On the morning of March 12, over cups of coffee, Lukas told retired Hall of Fame jockey Gary Stevens he had decided to enter Secret Oath in the Arkansas Derby, a first for fillies since 1986, when two raced, including Family Style, trained by Lukas. It was, perhaps, no more than a coincidence, but Stevens rode the filly Winning Colors, also trained by Lukas, to her win in the 1988 Kentucky Derby.
Lukas said the Arkansas Derby’s offer of $650,00o more than the Fantasy mattered in his and Briland Farm owners Robert and Stacy Mitchell’s decision.
“Don’t kid yourself,” he said. “That had a lot to do with it.”
All horsemen count well enough to know the winner would earn three-quarters of a million dollars, and James Rogers’ and Mike Robinson’s Kavod, ridden by Mitchell Murrill and trained by Chris Hartman, led the chase for that bundle through the first three-quarters of a mile in 1:11.22.
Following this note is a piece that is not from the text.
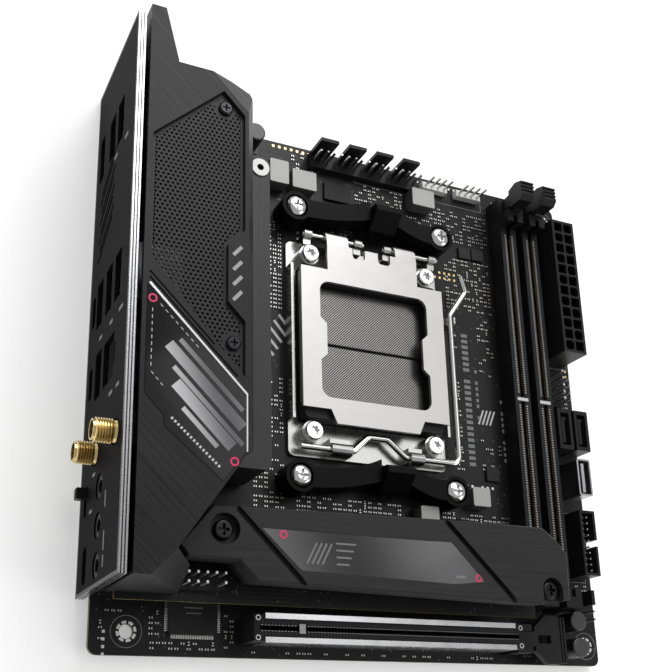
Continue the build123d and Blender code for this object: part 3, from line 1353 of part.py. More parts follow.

Kavod also led through nearly every stage of Oaklawn’s previous three Derby qualifiers. He finished fourth in those. He finished fifth this time.
“He ran a good race,” Murrill said. “He just couldn’t get there today.”
At three-quarters, Cyberknife was in second, a head behind Kavod. Chasing Time, who would finish last, was in third. Secret Oath was fourth, 2 1/2 lengths off the lead.
Cyberknife had a winner’s share of momentum and led by 2 1/2 lengths with an eighth of a mile to run. He was home free, and Geroux said he knew it.
“I was confident the whole way,” he said. “Cyberknife was traveling great.”
Cox, who grew up in his family’s home two blocks from Churchill Downs in Louisville, Ky., where the Kentucky Derby will go four weeks and six days from today, calls Churchill his racing home. Still, he said Oaklawn was an ideal spot for this particular Saturday.
“It is always good to come to Oaklawn and win big races,” Cox said. “It’s a great atmosphere, and it was a fantastic day. Oaklawn means a lot to me. I kind of got going here, and I love this place."